For her next film, Bass said at Berlin that she was reimagining the Western with an all-female lead cast, set in the badlands of South Africa’s Karoo desert. “Flatland” would upend the tropes of a well-worn genre by looking at what it means to be a woman in the Wild West, offering Bass a chance to explore “the one thing I never got from a Western…and that I could contribute to a Western,” she says.

While such a narrative conceit might feel particularly timely, Bass is quick to frame it within the context of deeply rooted systemic challenges. “It is more relevant than ever, but this problem was there yesterday, and the day before yesterday, and the day before that,” she says.

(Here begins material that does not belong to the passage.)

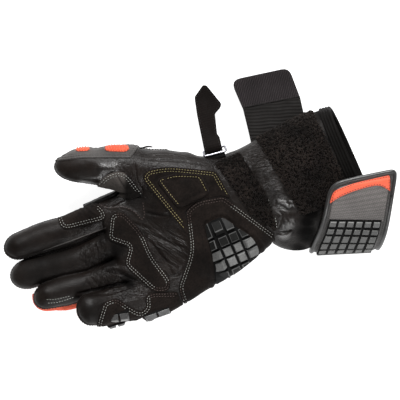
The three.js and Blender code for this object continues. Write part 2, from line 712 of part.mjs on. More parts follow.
function makeStrapRing() {
  const spanAlong = RING_OUTER_BAR.along - RING_INNER_BAR.along;
  const spanUp = RING_OUTER_BAR.z - RING_INNER_BAR.z;
  const depth = Math.hypot(spanAlong, spanUp) + RING_WIRE;
  const frame = (length, width, Type) => {
    const outline = new Type();
    outline.moveTo(-length / 2, -width / 2);
    outline.lineTo(length / 2, -width / 2);
    outline.lineTo(length / 2, width / 2);
    outline.lineTo(-length / 2, width / 2);
    outline.closePath();
    return outline;
  };
  const shape = frame(RING_LENGTH, depth, THREE.Shape);
  shape.holes.push(frame(RING_LENGTH - 2 * RING_WIRE, depth - 2 * RING_WIRE, THREE.Path));
  const geometry = new THREE.ExtrudeGeometry(shape, { depth: RING_WIRE, bevelEnabled: false });
  geometry.translate(0, 0, -RING_WIRE / 2);
  geometry.rotateX(Math.atan2(spanUp, spanAlong));
  geometry.translate(0, RING_INNER_BAR.along + spanAlong / 2, RING_INNER_BAR.z + spanUp / 2);
  return solidOf(strapFrame(geometry));
}

function makeRingKeeper() {
  const loop = roundedBar(KEEPER_DEPTH, KEEPER_HEIGHT);
  const hole = new THREE.Path();
  hole.absarc(KEEPER_HOLE_OFFSET, 0, RING_WIRE * Math.SQRT1_2 + GAP, 0, 2 * Math.PI);
  loop.holes.push(hole);
  const geometry = new THREE.ExtrudeGeometry(loop, {
    depth: KEEPER_LENGTH,
    bevelEnabled: false,
    curveSegments: 4,
  });
  geometry.translate(-KEEPER_HOLE_OFFSET, 0, -KEEPER_LENGTH / 2);
  geometry.rotateX(Math.PI / 2);
  geometry.rotateZ(Math.PI / 2);
  geometry.translate(0, RING_INNER_BAR.along, RING_INNER_BAR.z);
  return largest(solidOf(strapFrame(geometry)).subtract(skin(GAP)));
}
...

The challenges are particularly stark in South Africa. Last year, the industry body SWIFT (Sisters Working in Film and Television) released a damning report about the challenges facing women in film and TV, with 78% of those polled saying they faced gender discrimination in the workplace — with many alleging instances of sexual harassment, and even rape.

The report prompted calls for change from a range of voices across the industry, but Bass says greater strides can be taken in “employing more women in positions of importance and creative power.”

To that end, Bass said in February that she was establishing what she describes as an “alternative film school” that challenges the way film has been traditionally taught in South Africa. The weekly classes, she says, are a step toward “decolonizing education” and recognizing how race, gender, class and sexuality all play a role in determining who gets opportunities in the South African film biz.

“I don’t feel like things are changing fast enough,” she says. “People who are marginalized…are going to remain there.” When the industry “is properly transformed on all levels…then we can talk about an actual change being made.”